(CHALLENGE)
Look through the data below and extract, unchanged, the lines from the one that contains "checks and files" to the one that contains "obj.data.transform(world)", both included.

***

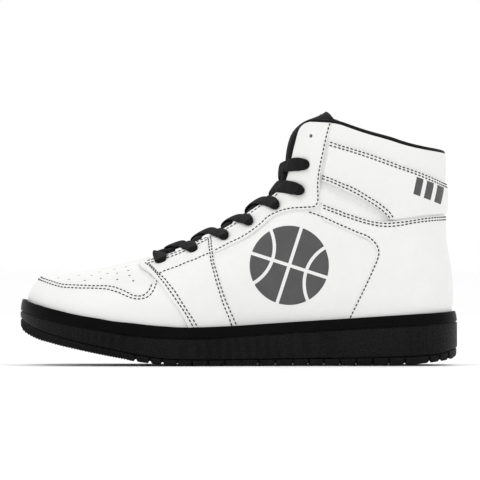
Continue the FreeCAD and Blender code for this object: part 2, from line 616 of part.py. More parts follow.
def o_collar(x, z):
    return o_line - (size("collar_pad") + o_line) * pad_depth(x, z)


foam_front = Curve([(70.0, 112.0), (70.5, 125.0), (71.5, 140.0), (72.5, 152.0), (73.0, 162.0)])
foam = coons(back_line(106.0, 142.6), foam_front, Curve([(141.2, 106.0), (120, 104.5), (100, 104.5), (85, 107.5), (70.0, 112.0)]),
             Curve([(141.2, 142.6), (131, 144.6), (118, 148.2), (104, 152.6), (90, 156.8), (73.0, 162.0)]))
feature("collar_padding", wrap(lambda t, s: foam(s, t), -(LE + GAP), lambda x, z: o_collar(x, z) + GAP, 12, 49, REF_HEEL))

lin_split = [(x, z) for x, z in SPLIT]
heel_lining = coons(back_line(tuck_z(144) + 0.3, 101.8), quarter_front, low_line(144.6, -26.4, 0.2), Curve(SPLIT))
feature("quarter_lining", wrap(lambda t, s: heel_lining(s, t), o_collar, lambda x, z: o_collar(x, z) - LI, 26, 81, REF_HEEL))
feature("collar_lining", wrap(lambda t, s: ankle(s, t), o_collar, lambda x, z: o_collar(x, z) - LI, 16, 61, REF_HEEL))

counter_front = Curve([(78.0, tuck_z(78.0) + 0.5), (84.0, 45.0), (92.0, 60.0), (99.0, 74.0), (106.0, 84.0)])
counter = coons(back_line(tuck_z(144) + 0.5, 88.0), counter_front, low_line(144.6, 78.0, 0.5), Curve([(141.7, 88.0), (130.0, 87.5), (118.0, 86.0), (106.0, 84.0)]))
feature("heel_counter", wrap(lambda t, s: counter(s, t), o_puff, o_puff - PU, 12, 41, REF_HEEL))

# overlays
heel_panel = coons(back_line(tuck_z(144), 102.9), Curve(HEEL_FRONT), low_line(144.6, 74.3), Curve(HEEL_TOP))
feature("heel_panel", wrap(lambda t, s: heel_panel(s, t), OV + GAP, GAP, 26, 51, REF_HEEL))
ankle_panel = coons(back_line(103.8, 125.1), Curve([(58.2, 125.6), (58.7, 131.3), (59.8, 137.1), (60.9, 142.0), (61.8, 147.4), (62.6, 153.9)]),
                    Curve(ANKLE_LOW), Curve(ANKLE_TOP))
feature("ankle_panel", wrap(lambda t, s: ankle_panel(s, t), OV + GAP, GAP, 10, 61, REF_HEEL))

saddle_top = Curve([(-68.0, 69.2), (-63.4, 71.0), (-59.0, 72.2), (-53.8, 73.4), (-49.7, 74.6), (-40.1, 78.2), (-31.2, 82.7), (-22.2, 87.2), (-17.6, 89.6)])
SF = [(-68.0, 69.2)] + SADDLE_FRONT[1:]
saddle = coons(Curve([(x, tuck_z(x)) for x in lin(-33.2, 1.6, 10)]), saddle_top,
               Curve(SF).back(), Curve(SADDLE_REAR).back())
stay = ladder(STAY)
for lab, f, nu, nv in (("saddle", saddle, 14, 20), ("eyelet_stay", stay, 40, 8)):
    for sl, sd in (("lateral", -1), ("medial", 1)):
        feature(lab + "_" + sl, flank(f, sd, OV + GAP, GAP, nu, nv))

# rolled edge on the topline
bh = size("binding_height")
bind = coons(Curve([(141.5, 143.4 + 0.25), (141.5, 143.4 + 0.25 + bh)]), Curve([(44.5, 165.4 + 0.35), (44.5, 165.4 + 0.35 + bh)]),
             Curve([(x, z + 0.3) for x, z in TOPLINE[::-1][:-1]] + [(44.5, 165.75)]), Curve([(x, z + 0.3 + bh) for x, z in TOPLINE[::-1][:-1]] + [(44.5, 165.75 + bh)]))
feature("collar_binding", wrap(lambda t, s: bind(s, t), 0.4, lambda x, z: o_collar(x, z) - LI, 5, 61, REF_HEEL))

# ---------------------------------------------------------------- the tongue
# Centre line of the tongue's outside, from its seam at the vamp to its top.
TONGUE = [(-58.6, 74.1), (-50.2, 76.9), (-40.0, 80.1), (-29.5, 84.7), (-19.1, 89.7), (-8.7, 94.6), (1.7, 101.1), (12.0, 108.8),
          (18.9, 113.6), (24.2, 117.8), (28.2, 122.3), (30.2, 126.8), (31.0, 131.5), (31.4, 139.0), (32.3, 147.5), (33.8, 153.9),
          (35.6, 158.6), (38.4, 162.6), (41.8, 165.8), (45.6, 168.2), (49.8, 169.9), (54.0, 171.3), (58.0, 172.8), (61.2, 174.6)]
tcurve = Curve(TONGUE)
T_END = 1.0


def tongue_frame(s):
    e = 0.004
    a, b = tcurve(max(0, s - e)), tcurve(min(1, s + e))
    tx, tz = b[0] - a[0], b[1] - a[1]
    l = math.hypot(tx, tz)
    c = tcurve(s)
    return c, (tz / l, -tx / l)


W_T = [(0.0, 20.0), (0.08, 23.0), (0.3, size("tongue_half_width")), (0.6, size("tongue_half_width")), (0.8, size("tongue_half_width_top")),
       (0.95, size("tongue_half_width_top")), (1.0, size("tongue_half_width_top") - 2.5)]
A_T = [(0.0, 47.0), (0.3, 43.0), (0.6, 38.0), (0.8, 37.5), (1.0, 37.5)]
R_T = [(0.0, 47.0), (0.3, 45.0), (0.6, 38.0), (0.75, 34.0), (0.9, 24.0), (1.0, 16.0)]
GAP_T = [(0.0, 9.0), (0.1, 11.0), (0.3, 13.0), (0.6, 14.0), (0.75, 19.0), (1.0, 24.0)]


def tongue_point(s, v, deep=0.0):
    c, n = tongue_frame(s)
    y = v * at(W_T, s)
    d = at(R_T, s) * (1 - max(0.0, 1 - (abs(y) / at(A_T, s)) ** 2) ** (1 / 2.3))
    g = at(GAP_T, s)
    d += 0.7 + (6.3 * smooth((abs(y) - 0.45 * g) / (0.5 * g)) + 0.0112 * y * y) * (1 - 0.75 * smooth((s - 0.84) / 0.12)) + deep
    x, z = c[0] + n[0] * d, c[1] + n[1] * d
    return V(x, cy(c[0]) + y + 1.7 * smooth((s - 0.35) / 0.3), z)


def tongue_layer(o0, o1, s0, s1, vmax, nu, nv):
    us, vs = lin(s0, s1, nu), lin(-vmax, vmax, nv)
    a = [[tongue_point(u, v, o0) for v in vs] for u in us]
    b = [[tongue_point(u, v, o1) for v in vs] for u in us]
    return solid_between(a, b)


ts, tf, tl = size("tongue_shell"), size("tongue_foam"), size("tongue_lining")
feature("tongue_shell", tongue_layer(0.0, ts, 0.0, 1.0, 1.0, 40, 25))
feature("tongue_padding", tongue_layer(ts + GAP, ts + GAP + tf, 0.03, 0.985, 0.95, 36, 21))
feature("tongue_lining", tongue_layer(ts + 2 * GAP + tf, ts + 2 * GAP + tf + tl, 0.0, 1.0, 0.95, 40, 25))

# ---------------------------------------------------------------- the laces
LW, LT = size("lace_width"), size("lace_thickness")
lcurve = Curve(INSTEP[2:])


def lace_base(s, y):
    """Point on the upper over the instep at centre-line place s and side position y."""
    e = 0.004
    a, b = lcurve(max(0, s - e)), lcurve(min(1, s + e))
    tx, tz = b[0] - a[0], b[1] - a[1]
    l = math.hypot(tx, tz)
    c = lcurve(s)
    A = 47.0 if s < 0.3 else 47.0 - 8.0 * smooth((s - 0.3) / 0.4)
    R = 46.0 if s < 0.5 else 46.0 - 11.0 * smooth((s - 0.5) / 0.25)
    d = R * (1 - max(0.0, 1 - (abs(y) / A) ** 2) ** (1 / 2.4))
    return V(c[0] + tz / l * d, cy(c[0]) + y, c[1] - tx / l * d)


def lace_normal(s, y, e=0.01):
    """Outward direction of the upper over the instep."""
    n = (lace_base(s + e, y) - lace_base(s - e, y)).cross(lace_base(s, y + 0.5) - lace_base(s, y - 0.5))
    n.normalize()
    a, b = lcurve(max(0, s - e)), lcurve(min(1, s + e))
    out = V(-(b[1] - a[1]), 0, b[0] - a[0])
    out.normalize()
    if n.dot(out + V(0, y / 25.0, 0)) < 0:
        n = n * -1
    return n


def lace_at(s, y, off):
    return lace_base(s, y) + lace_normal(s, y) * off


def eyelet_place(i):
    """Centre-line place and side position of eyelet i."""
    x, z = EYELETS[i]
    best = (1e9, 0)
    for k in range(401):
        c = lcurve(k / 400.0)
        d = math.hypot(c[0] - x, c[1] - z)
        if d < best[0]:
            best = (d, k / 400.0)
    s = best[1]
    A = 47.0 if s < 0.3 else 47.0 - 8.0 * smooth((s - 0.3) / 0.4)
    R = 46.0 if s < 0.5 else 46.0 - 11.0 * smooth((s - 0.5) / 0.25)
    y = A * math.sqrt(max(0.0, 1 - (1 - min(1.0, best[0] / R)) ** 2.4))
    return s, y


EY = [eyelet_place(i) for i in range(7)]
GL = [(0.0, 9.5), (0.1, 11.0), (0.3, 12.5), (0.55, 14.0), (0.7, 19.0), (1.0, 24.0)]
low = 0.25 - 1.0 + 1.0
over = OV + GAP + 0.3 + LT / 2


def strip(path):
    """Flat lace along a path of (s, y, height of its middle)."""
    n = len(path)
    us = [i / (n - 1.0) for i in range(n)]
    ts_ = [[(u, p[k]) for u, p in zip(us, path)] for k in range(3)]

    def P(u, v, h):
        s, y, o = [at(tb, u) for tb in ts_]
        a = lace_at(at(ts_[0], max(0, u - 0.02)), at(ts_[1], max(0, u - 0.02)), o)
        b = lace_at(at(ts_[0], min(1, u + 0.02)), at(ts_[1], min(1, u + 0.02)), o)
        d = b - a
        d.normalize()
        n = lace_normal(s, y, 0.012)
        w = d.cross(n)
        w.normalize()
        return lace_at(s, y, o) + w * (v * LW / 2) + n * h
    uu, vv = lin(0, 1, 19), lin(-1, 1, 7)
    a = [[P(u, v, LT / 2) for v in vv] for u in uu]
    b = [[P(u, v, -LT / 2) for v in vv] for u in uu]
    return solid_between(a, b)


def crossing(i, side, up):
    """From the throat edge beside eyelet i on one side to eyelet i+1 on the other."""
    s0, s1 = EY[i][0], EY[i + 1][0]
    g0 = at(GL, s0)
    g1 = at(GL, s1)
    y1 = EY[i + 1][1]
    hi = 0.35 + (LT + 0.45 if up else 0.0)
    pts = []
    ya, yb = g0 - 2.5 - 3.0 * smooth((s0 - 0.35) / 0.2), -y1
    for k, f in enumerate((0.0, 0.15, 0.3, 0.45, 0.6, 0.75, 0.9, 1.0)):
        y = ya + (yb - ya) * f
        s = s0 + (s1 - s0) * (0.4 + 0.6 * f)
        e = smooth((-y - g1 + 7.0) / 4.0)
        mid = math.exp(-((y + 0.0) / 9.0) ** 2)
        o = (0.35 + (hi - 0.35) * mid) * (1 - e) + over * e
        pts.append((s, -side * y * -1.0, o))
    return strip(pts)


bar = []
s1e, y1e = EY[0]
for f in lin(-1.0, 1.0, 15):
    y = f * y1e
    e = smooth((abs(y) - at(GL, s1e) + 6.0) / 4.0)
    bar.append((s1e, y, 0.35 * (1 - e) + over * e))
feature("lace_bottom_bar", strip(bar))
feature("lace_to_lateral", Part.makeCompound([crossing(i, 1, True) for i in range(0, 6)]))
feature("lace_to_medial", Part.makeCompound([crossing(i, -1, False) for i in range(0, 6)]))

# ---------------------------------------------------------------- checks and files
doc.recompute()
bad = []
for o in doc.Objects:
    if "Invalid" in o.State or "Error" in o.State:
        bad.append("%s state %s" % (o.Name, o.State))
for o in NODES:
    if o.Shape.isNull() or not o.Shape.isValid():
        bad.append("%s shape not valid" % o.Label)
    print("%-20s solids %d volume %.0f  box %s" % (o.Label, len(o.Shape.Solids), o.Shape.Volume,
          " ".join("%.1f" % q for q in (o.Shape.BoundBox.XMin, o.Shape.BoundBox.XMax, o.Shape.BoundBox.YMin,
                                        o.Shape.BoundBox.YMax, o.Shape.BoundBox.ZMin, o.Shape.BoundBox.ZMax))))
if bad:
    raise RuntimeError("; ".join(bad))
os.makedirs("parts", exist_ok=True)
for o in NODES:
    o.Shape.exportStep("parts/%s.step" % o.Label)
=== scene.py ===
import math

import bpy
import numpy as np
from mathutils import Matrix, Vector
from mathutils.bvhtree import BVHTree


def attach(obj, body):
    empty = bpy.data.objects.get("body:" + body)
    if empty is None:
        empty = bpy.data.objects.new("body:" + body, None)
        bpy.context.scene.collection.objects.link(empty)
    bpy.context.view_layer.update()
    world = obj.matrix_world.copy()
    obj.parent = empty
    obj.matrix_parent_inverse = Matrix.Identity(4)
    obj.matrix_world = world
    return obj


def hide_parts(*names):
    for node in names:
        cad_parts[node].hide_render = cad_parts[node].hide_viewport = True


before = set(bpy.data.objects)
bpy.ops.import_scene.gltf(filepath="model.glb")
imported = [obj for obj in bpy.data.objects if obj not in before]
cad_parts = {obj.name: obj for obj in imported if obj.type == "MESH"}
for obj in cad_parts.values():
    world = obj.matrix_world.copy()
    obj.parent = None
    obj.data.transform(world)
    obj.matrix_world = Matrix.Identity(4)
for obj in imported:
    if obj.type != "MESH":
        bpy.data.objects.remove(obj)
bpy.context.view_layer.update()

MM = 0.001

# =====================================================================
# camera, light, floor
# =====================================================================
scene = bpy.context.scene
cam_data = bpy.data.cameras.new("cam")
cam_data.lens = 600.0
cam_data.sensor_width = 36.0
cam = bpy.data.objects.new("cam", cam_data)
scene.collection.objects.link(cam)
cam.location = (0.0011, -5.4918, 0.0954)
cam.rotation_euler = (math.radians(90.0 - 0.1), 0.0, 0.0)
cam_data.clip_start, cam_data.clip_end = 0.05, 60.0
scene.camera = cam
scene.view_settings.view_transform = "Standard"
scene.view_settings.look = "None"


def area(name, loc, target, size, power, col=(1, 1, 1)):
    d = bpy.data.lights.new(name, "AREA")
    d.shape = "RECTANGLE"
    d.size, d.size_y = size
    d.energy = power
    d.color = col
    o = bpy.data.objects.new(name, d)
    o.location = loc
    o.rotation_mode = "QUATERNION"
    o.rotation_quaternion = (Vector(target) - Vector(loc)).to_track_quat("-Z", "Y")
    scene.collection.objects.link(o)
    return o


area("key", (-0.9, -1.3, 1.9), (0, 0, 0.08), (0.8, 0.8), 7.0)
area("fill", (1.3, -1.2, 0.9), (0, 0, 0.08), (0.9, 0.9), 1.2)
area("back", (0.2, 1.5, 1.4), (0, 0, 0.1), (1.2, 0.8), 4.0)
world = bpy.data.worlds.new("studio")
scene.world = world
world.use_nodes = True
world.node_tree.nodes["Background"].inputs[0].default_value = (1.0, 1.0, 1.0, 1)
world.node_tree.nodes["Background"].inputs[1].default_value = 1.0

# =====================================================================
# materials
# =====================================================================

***

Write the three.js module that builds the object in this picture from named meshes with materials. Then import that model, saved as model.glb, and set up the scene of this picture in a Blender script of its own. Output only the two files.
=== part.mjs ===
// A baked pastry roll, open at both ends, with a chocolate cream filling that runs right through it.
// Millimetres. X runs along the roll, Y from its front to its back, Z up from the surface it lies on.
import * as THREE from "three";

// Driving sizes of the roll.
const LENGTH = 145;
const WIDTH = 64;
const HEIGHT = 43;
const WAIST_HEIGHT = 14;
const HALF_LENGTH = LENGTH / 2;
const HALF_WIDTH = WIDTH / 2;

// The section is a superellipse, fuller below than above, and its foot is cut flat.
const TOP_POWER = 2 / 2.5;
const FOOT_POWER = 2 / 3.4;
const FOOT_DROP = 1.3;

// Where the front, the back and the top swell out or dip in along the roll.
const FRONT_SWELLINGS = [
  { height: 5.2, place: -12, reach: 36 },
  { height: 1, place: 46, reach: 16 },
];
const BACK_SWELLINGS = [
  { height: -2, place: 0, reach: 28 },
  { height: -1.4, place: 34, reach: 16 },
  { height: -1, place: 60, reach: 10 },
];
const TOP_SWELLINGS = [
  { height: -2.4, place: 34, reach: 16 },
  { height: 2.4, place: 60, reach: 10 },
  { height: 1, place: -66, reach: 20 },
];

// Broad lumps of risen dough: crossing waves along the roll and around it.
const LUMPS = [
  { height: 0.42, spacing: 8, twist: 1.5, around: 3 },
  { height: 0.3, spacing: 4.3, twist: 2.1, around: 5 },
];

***

(FINAL ANSWER)
# ---------------------------------------------------------------- checks and files
doc.recompute()
bad = []
for o in doc.Objects:
    if "Invalid" in o.State or "Error" in o.State:
        bad.append("%s state %s" % (o.Name, o.State))
for o in NODES:
    if o.Shape.isNull() or not o.Shape.isValid():
        bad.append("%s shape not valid" % o.Label)
    print("%-20s solids %d volume %.0f  box %s" % (o.Label, len(o.Shape.Solids), o.Shape.Volume,
          " ".join("%.1f" % q for q in (o.Shape.BoundBox.XMin, o.Shape.BoundBox.XMax, o.Shape.BoundBox.YMin,
                                        o.Shape.BoundBox.YMax, o.Shape.BoundBox.ZMin, o.Shape.BoundBox.ZMax))))
if bad:
    raise RuntimeError("; ".join(bad))
os.makedirs("parts", exist_ok=True)
for o in NODES:
    o.Shape.exportStep("parts/%s.step" % o.Label)
=== scene.py ===
import math

import bpy
import numpy as np
from mathutils import Matrix, Vector
from mathutils.bvhtree import BVHTree


def attach(obj, body):
    empty = bpy.data.objects.get("body:" + body)
    if empty is None:
        empty = bpy.data.objects.new("body:" + body, None)
        bpy.context.scene.collection.objects.link(empty)
    bpy.context.view_layer.update()
    world = obj.matrix_world.copy()
    obj.parent = empty
    obj.matrix_parent_inverse = Matrix.Identity(4)
    obj.matrix_world = world
    return obj


def hide_parts(*names):
    for node in names:
        cad_parts[node].hide_render = cad_parts[node].hide_viewport = True


before = set(bpy.data.objects)
bpy.ops.import_scene.gltf(filepath="model.glb")
imported = [obj for obj in bpy.data.objects if obj not in before]
cad_parts = {obj.name: obj for obj in imported if obj.type == "MESH"}
for obj in cad_parts.values():
    world = obj.matrix_world.copy()
    obj.parent = None
    obj.data.transform(world)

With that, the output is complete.